Your experience is fairly typical of database users in your position using typical modern hardware.

This article:
http://www.webdeveloper.com/servers/servers_rww_tuning.html

gives you a sample of what bottlenecks are all about.

The CPU is not the hard drive.

The statement “It’s a 1Gb CPU, so roughly 400Mb” makes no sense to me.

Is it possible you’re confusing the Central Processing Unit with the hard drive?

Also, it does not require a great deal of processing power to do read/write operations. It’s entirely possible for the CPU to be using only a small amount of it’s capacity for this task. What’s more likely is that the 40% is being used to run your query.

BTW I apologize if that came off as condescending.

8 million rows in msaccess? shudder

The above posters are smack on though.

We sometimes run into this problem at work as well. Essentially the work you are asking of your PC when doing that procedure is not very demanding on the CPU. Which means that the CPU will try and do a lot of work drawing data as fast as it can from RAM. RAM takes data from the hardrive and that’s the problem, your hardrive just can’t keep up. It can be a limitaiton on the bus (is it an old IDE bus?) or on the drive itself (could be, that sounds like a lot of data you’re trying to process).

Also, if your application justifies the man-hours, you could probably shave substantial time by converting to a real database back-end, be it MySQL (“real database” status arguable), MS SQL or Oracle.

My guess is that he has his units confused and meant to say “…It’s a 1GHz CPU, so roughly 400MHz…”.

The hard drive is “thrashing”

The operating system does it’s work in virtual memory, which is a combination of real memory (on chips) and swap space (on your hard drive). For a big job, such as your Access query, the operating system is using a huge amount of virtual memory, most of which is on disk. To update any byte that’s on disk, that page (block of memory) must first be moved into real memory. Bottom line, the O/S spends most of it’s time moving stuff on and off disk.

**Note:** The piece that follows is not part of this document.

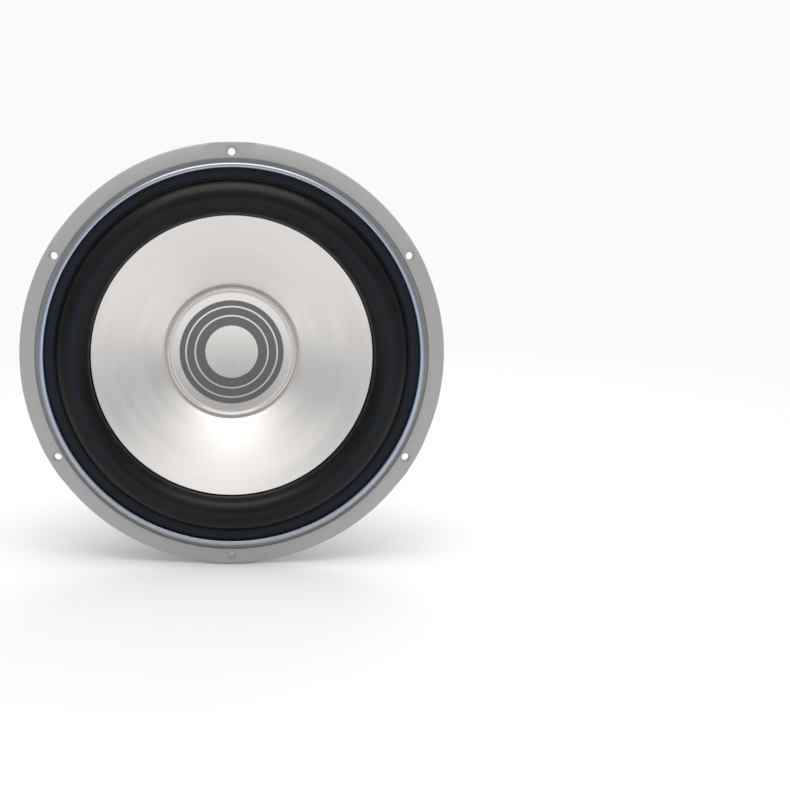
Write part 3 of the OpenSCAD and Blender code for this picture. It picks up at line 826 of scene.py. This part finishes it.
class DRIVER_OT_motor(bpy.types.Operator):
    """Finish the top plate and its screws, the ferrite rings, the rubber boot and the chrome back plate"""
    bl_idname = "driver.motor"
    bl_label = "Motor"

    def execute(self, context):
        zinc = chrome("Bright zinc", (0.60, 0.68, 0.78), 0.10, 0.24)
        eased_copy("top_plate", 0.0003, zinc, "frame")
        oxide = plated("Black oxide", (0.16, 0.16, 0.17))
        eased_copy("top_plate_screws", 0.0002, oxide, "frame")
        stone = ferrite()
        for node in ("front_magnet", "rear_magnet"):
            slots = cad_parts[node].data.materials
            slots[0] = stone
        self.boot()
        self.back_plate()
        return {"FINISHED"}

    def boot(self):
        """The moulded rubber sleeve, with a faint parting line round its middle."""
        middle = (BOOT_FRONT + BOOT_REAR) / 2
        inner = MAGNET_R + 0.1
        outline = eased([(inner, BOOT_FRONT, 0.2), (BOOT_R - 0.6, BOOT_FRONT, 0.9),
                         (BOOT_R, BOOT_FRONT + 2.4, 0.8), (BOOT_R, middle - 0.35, 0),
                         (BOOT_R - 0.12, middle, 0), (BOOT_R, middle + 0.35, 0),
                         (BOOT_R, BOOT_REAR - 2.8, 0.8), (BOOT_R - 0.9, BOOT_REAR, 1.0),
                         (inner, BOOT_REAR, 0.2)], 5)
        rubber = surround_rubber("Boot rubber", (0.36, 0.5))
        spun_piece("magnet_boot_sleeve", outline, rubber, "frame", ["magnet_boot"], sharp=50)

    def back_plate(self):
        """Pole and back plate in one, with the flared vent and the ring groove."""
        vent = 9.6
        rear = YOKE_REAR
        outline = eased([(vent + 1, POLE_TIP, 0.3), (24.2, POLE_TIP, 0.3), (25.2, POLE_TIP + 1, 0.3),
                         (25.2, BACK_PLATE_FRONT, 0.4), (72.2, BACK_PLATE_FRONT, 0.3),
                         (YOKE_R, BACK_PLATE_FRONT + 0.8, 0.4),
                         (YOKE_R, rear - 6.4, 0.8), (70.4, rear - 0.2, 0.9), (69.6, rear, 0.6),
                         (35.2, rear, 0.8), (32.8, rear - 3, 1.0), (28.2, rear - 3, 1.2),
                         (25.6, rear - 0.4, 1.2)], 6)
        outline += arc(vent + 6.5, rear - 7, 6.5, 78, 180, 16)
        outline += [(vent, POLE_TIP + 1)]
        spun_piece("t_yoke_chrome", outline, chrome("Polished chrome"), "frame", ["t_yoke"])


class DRIVER_OT_terminals(bpy.types.Operator):
    """Finish the strip, its screw, the nuts, the solder lugs and the push terminals"""
    bl_idname = "driver.terminals"
    bl_label = "Terminals"

    def execute(self, context):
        nickel = chrome("Nickel plating", (0.84, 0.80, 0.74), 0.08, 0.2)
        steel = plated("Plated steel", (0.74, 0.74, 0.75))
        tin = plated("Tin plating", (0.80, 0.78, 0.74), 0.28, 0.45)
        laminate = plastic("Black laminate", (0.018, 0.018, 0.02), 0.35, 0.5)
        red = plastic("Red button", (0.55, 0.012, 0.02), 0.12, 0.25, (0.7, 0.25, 0.25), coat_weight=0.4)
        black = plastic("Black button", (0.014, 0.014, 0.015), 0.12, 0.25, coat_weight=0.4)
        eased_copy("terminal_strip", 0.0004, laminate, "frame")
        eased_copy("terminal_screw", 0.00012, steel, "frame")
        eased_copy("terminal_nuts", 0.00022, steel, "frame")
        eased_copy("solder_lugs", 0.00015, tin, "frame")
        eased_copy("post_red", 0.00018, nickel, "frame")
        eased_copy("post_black", 0.00018, nickel, "frame")
        eased_copy("plunger_red", 0.0002, red, "red_button")
        eased_copy("plunger_black", 0.0002, black, "black_button")
        return {"FINISHED"}


class DRIVER_OT_springs(bpy.types.Operator):
    """Wind the two return springs inside the terminal barrels"""
    bl_idname = "driver.springs"
    bl_label = "Springs"

    def execute(self, context):
        steel = plated("Spring steel", (0.66, 0.66, 0.68), 0.2, 0.32)
        for colour in ("red", "black"):
            low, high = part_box("plunger_spring_" + colour)
            centre = (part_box("post_" + colour)[0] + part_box("post_" + colour)[1]) / 2
            wire, turns, steps = 0.00046, 4.0, 128
            bottom, top = low.y + wire / 2, high.y - wire / 2
            coil_r = (high.x - low.x) / 2 - wire / 2
            line = []
            for i in range(steps + 1):
                t = i / steps
                lift = min(max((t - 0.12) / 0.76, 0), 1)
                a = 2 * pi * turns * t
                line.append((centre.x + coil_r * cos(a), bottom + (top - bottom) * lift,
                             centre.z + coil_r * sin(a)))
            piece = wires("plunger_spring_%s_wound" % colour, [line], wire, steel, "frame",
                          ["plunger_spring_" + colour])
            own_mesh(piece)
        return {"FINISHED"}


# Route of one tinsel lead from its solder lug to the cone: distance from the axis, side, height, in metres
LEAD_ROUTE = [(0.0963, 0.0115, 0.0485), (0.0947, 0.0115, 0.0484), (0.0928, 0.0114, 0.0476),
              (0.0908, 0.0112, 0.0454), (0.0888, 0.0110, 0.0424), (0.0862, 0.0108, 0.0394),
              (0.0830, 0.0106, 0.0370), (0.0794, 0.0104, 0.0356), (0.0756, 0.0102, 0.0352),
              (0.0718, 0.0101, 0.0354), (0.0682, 0.0100, 0.0356), (0.0648, 0.0100, 0.0352),
              (0.0620, 0.0100, 0.0338), (0.0600, 0.0100, 0.0316), (0.0588, 0.0100, 0.0292),
              (0.0582, 0.0100, 0.0271)]


class DRIVER_OT_leads(bpy.types.Operator):
    """Twist the two tinsel leads and solder their ends"""
    bl_idname = "driver.leads"
    bl_label = "Tinsel leads"

    def execute(self, context):
        braid = tinsel_braid()
        tin = plated("Solder", (0.70, 0.70, 0.69), 0.18, 0.34, 900.0)
        brass = plated("Eyelet brass", (0.72, 0.55, 0.24), 0.2, 0.36)
        eased_copy("lead_eyelets", 0.00025, brass, "cone_assembly")
        for colour, side in (("red", 1), ("black", -1)):
            path = [at_terminals(x / MM, side * s / MM, y / MM) for x, s, y in flowing(LEAD_ROUTE, 8)]
            strands = self.twisted(path, context.scene.driver_shape.strands)
            lead = wires("tinsel_lead_%s_twisted" % colour, strands, 0.00074, braid, None,
                         ["tinsel_lead_" + colour])
            self.hang(lead, path)
        lug_beads, cone_beads = bmesh.new(), bmesh.new()
        for side in (-1, 1):
            bead(lug_beads, at_terminals(95.8, side * 11.5, 48.4), 1.5, 0.9, side)
            bead(cone_beads, at_terminals(57.6, side * 10.0, 26.6), 1.5, 0.7, side + 4)
        finish_piece("lug_solder", lug_beads, tin, "frame")
        finish_piece("eyelet_solder", cone_beads, tin, "cone_assembly")
        return {"FINISHED"}

    def twisted(self, path, count):
        """Lines of the strands that wind round a path."""
        pitch, offset = 0.0085, 0.00056
        lines = [[] for _ in range(count)]
        travelled = 0.0
        for i, point in enumerate(path):
            ahead = (path[min(i + 1, len(path) - 1)] - path[max(i - 1, 0)]).normalized()
            flat = ahead.cross(Vector((-1, 0, 1)).cross(AXIS)).normalized()
            other = ahead.cross(flat)
            if i:
                travelled += (point - path[i - 1]).length
            for k, line in enumerate(lines):
                a = 2 * pi * (travelled / pitch + k / count)
                line.append(point + (flat * cos(a) + other * sin(a)) * offset)
        return lines

    def hang(self, lead, path):
        """Let the lead bend from its lug, which is still, to the cone, which moves."""
        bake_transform(lead, "frame", "cone_assembly", start=path[0], end=path[-1])


class DRIVER_OT_stage(bpy.types.Operator):
    """Set the floor, the lights and the camera"""
    bl_idname = "driver.stage"
    bl_label = "Stage"

    def execute(self, context):
        stage = context.scene.driver_stage
        self.floor(stage)
        self.world()
        self.softbox("Key softbox", (0.0, -0.45, 1.35), (0, 0, 0), (1.5, 1.1), stage.key_power,
                     (1, 0.99, 0.97))
        low = self.softbox("Low front light", (0.0, -0.8, -0.11), (0, 0, 0.12), (0.9, 0.14),
                           stage.low_power, (0.22, 0.46, 1.0))
        edge = bpy.data.collections.new("Lit from below")
        for name in ("surround_rubber", "trim_ring_finish"):
            if name in bpy.data.objects:
                edge.objects.link(bpy.data.objects[name])
        low.light_linking.receiver_collection = edge
        self.softbox("Rear softbox", (0.4, 1.4, 1.1), (0, 0, 0), (1.3, 1.0), stage.rear_power, (1, 1, 1))
        self.camera(stage)
        context.scene.view_settings.view_transform = "Standard"
        return {"FINISHED"}

    def floor(self, stage):
        """A round floor that fades out into the backdrop."""
        bm = bmesh.new()
        bmesh.ops.create_circle(bm, cap_ends=True, segments=96, radius=2.4,
                                matrix=Matrix.Translation((0, 0, CAD_BOX[0].z - 0.0002)))
        mesh = bpy.data.meshes.new("floor")
        bm.to_mesh(mesh)
        bm.free()
        floor = bpy.data.objects.new("floor", mesh)
        bpy.context.scene.collection.objects.link(floor)
        finish = Finish("Pale floor", stage.floor, 0.8, specular_ior_level=0.0)
        spot = add(finish.tree, "TexCoord").outputs["Object"]
        parts = add(finish.tree, "SeparateXYZ", {0: spot}).outputs
        squares = [maths(finish.tree, "MULTIPLY", part, part) for part in parts[:2]]
        out = maths(finish.tree, "SQRT", maths(finish.tree, "ADD", *squares))
        finish.tree.links.new(ranged(finish.tree, out, 0.35, 1.5, 1.0, 0.0), finish.shader.inputs["Alpha"])
        cloud = add(finish.tree, "TexNoise", {"Vector": spot, "Scale": 6.0, "Detail": 3.0}).outputs[0]
        finish.tint(cloud, tuple(c * 0.97 for c in stage.floor), 0.5)
        floor.data.materials.append(finish.material)

    def world(self):
        """White behind the driver, and a softer graded room for it to reflect."""
        world = bpy.data.worlds.new("Studio")
        bpy.context.scene.world = world
        world.use_nodes = True
        tree = world.node_tree
        tree.nodes.clear()
        way = add(tree, "SeparateXYZ", {0: add(tree, "TexCoord").outputs["Generated"]}).outputs
        ramp = add(tree, "ValToRGB", {0: maths(tree, "MULTIPLY_ADD", way[2], 0.5, 0.5)})
        stops = ramp.color_ramp
        stops.elements[0].color = (0.80, 0.80, 0.80, 1)
        stops.elements[1].color = (0.95, 0.95, 0.96, 1)
        for at, level in ((0.42, 0.95), (0.5, 0.80), (0.6, 0.72), (0.75, 0.80)):
            stops.elements.new(at).color = (level, level, level * 1.02, 1)
        front = ranged(tree, way[1], -0.95, -0.6, 0.72, 1.0)
        side = ranged(tree, maths(tree, "ABSOLUTE", way[0]), 0.5, 0.9, 1.0, 0.6)
        strength = maths(tree, "MULTIPLY", front, side)
        room = add(tree, "Background", {"Color": ramp.outputs[0], "Strength": strength})
        white = add(tree, "Background", {"Color": (0.96, 0.96, 0.965, 1), "Strength": 1.0})
        seen = add(tree, "LightPath").outputs["Is Camera Ray"]
        shown = add(tree, "MixShader", {0: seen, 1: room.outputs[0], 2: white.outputs[0]})
        add(tree, "OutputWorld", {0: shown.outputs[0]})

    def softbox(self, name, place, aim, size, power, colour):
        """One soft rectangular light."""
        data = bpy.data.lights.new(name, "AREA")
        data.shape = "RECTANGLE"
        data.size, data.size_y = size
        data.energy = power
        data.color = colour
        lamp = bpy.data.objects.new(name, data)
        lamp.location = place
        lamp.rotation_euler = (Vector(aim) - Vector(place)).to_track_quat("-Z", "Y").to_euler()
        lamp.visible_camera = False
        bpy.context.scene.collection.objects.link(lamp)
        return lamp

    def camera(self, stage):
        """A camera in front, a little above the axis, with the driver framed to the left."""
        data = bpy.data.cameras.new("Camera")
        data.lens = stage.lens
        data.sensor_width = 36.0
        camera = bpy.data.objects.new("Camera", data)
        bpy.context.scene.collection.objects.link(camera)
        e = stage.elevation
        camera.location = Vector((0, -cos(e), sin(e))) * stage.distance
        camera.rotation_euler = (-camera.location).to_track_quat("-Z", "Y").to_euler()
        data.shift_x, data.shift_y = 0.2068, -0.0484
        bpy.context.scene.camera = camera


OPERATORS = (DRIVER_OT_basket, DRIVER_OT_trim_ring, DRIVER_OT_surround, DRIVER_OT_spider,
             DRIVER_OT_cone, DRIVER_OT_dust_cap, DRIVER_OT_voice_coil, DRIVER_OT_motor,
             DRIVER_OT_terminals, DRIVER_OT_springs, DRIVER_OT_leads, DRIVER_OT_stage)


class DRIVER_PT_build(bpy.types.Panel):
    """Settings and build steps of the driver"""
    bl_idname = "DRIVER_PT_build"
    bl_label = "Subwoofer Driver"
    bl_space_type = "VIEW_3D"
    bl_region_type = "UI"
    bl_category = "Driver"

    def draw(self, context):
        layout = self.layout
        for group in (context.scene.driver_finish, context.scene.driver_shape, context.scene.driver_stage):
            box = layout.box()
            for field in group.bl_rna.properties:
                if not field.is_readonly and field.identifier != "name":
                    box.prop(group, field.identifier)
        for operator in OPERATORS:
            layout.operator(operator.bl_idname)


CLASSES = (DriverFinish, DriverShape, DriverStage) + OPERATORS + (DRIVER_PT_build,)


def register():
    for item in CLASSES:
        bpy.utils.register_class(item)
    bpy.types.Scene.driver_finish = PointerProperty(type=DriverFinish)
    bpy.types.Scene.driver_shape = PointerProperty(type=DriverShape)
    bpy.types.Scene.driver_stage = PointerProperty(type=DriverStage)


def unregister():
    del bpy.types.Scene.driver_stage
    del bpy.types.Scene.driver_shape
    del bpy.types.Scene.driver_finish
    for item in reversed(CLASSES):
        bpy.utils.unregister_class(item)


def main():
    register()
    bpy.ops.driver.basket()
    bpy.ops.driver.trim_ring()
    bpy.ops.driver.surround()
    bpy.ops.driver.spider()
    bpy.ops.driver.cone()
    bpy.ops.driver.dust_cap()
    bpy.ops.driver.voice_coil()
    bpy.ops.driver.motor()
    bpy.ops.driver.terminals()
    bpy.ops.driver.springs()
    bpy.ops.driver.leads()
    bpy.ops.driver.stage()


if __name__ == "__main__":
    main()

It’s like you’re doing your taxes, but you are only allowed to have 20 pieces of paper on your desk at any one time. If anything else is required, you have to take a piece of paper off your desk, drive to the storage unit across the city, file it and pull the paper you need, drive back and put that one your desk.

How to fix? Buy more real memory would help of course. But I would first look at the design of your table. Adding an index on the group by field would be an easy thing to try.

Access (like all database systems) must be robust and operate in a safe & secure fashion.

It can’t just load chunks data into memory & write them out when changes have been made, what if the PC crashes half way through an operation; at best all the work done may be lost, at worst your database may become corrupt and even unusable.

What access does is to load a record, make changes, write it out to a unused area of the disk copy of the database, (extending the space as necessary), notifying the database of the new location of that record, then marking the old record as unused space.

The speed of the CPU will have little or no effect on this process at all.

(Please note that i write database applications not databases so this is just my - vastly simplyfied - understanding of the processes involved.)

Because the CPU does things so much faster than the hard disk. Every time the hard disk goes away to write or retrieve some information, which happens at glacial speed by the CPU’s standards, the CPU twiddles its thumbs and gets a nice little breather. If the Access table was stored on some faster medium, like RAM, the CPU wouldn’t be idle nearly as much.

Well, crap:

That is what I meant.

I did find out (after much prodding) that IS replaced the HD that was in the machine with an older, smaller, and more importantly, slower HD in May.

So, basically, the “easiest” answer is to replace the HD. (keeping in mind that I work for a non-profit that isn’t going to buy a new back end software for us). This won’t fix the problem, I understand, just mitigate it some.

As much as I like Mr. Slant’s suggestion of changing the back end to MySQL or something; there’s no real justification. Access can handle the job, and it’s run once per month.

Thanks!

Eli

Bear in mind that with 40% CPU usage, your ABSOLUTE MAXIMUM speed improvement would be 60%.
Thus, if your job runs for 8 hours now, you could get it down to 3.2 hours by putting in THE HARD DRIVE OF INFINITE SPEED* +2/+3 and that assumes that doing so wouldn’t, for instance, swamp your PCI/SCSI/SATA/RAM bus, which defect you probably haven’t metered for.

*It’s +7/+8 against giant spiders, but who the heck uses a HARD DRIVE OF INFINITE SPEED to fight those?